Only lines with the word "scene" are needed; collect each of them from the listing below.
-- Start Material --
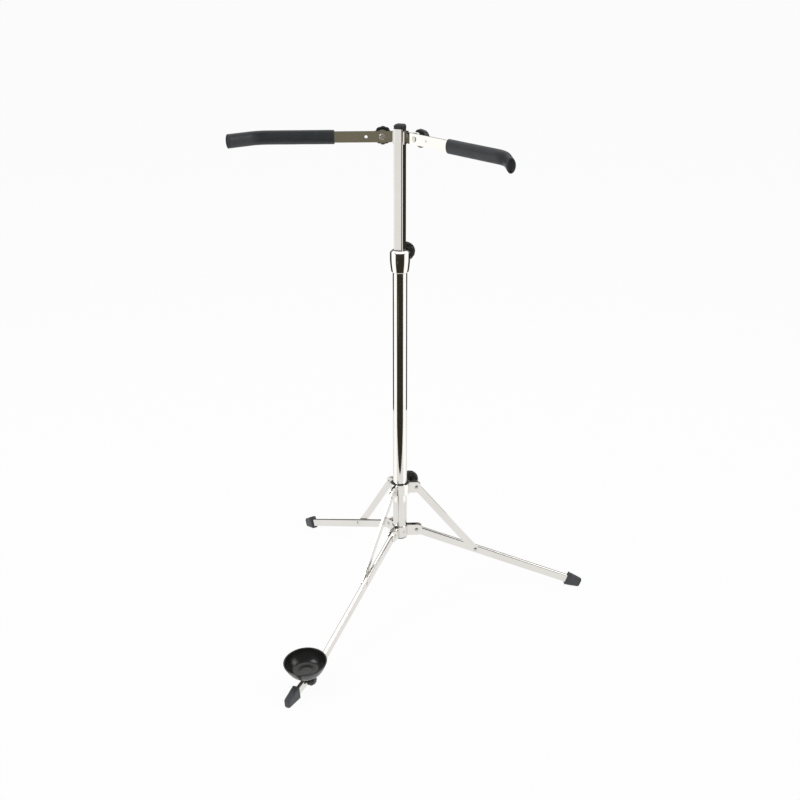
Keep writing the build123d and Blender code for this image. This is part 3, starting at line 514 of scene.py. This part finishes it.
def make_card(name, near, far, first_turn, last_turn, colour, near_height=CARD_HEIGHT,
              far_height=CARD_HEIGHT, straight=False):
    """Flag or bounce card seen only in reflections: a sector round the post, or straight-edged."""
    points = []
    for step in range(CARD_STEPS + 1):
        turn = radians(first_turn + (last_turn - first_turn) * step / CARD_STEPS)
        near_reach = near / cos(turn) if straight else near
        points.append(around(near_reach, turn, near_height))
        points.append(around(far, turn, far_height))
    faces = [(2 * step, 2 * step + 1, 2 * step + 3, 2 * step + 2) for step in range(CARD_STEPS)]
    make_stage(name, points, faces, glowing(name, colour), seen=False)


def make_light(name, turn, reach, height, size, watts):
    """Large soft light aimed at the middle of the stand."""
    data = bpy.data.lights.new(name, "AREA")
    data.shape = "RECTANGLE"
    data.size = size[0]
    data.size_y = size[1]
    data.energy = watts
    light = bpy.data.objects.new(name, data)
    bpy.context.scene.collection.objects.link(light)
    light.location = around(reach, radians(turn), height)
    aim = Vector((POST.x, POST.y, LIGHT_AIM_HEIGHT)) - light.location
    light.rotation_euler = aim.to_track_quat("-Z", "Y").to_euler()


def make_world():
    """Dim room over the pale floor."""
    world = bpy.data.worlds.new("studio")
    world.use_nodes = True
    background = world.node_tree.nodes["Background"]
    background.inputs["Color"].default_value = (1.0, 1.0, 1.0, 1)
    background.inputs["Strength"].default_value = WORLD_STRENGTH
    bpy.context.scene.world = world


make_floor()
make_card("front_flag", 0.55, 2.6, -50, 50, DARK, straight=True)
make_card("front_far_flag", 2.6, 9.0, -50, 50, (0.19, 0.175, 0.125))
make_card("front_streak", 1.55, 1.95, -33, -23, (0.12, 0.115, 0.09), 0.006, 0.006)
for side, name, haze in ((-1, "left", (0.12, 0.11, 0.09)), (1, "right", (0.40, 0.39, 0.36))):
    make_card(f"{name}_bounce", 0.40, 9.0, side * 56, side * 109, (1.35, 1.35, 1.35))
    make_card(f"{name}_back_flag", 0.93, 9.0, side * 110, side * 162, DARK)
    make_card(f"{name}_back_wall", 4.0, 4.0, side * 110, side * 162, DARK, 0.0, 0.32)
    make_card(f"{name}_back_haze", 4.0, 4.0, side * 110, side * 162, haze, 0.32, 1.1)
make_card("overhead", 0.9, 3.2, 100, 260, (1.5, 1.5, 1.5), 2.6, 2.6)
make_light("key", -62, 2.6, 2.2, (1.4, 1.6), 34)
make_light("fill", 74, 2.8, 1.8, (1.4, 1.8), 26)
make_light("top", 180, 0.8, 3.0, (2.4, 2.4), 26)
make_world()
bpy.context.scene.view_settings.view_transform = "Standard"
-- End Material --
* Task solution *
Keep writing the build123d and Blender code for this image. This is part 3, starting at line 514 of scene.py. This part finishes it.
    bpy.context.scene.collection.objects.link(light)
    bpy.context.scene.world = world
bpy.context.scene.view_settings.view_transform = "Standard"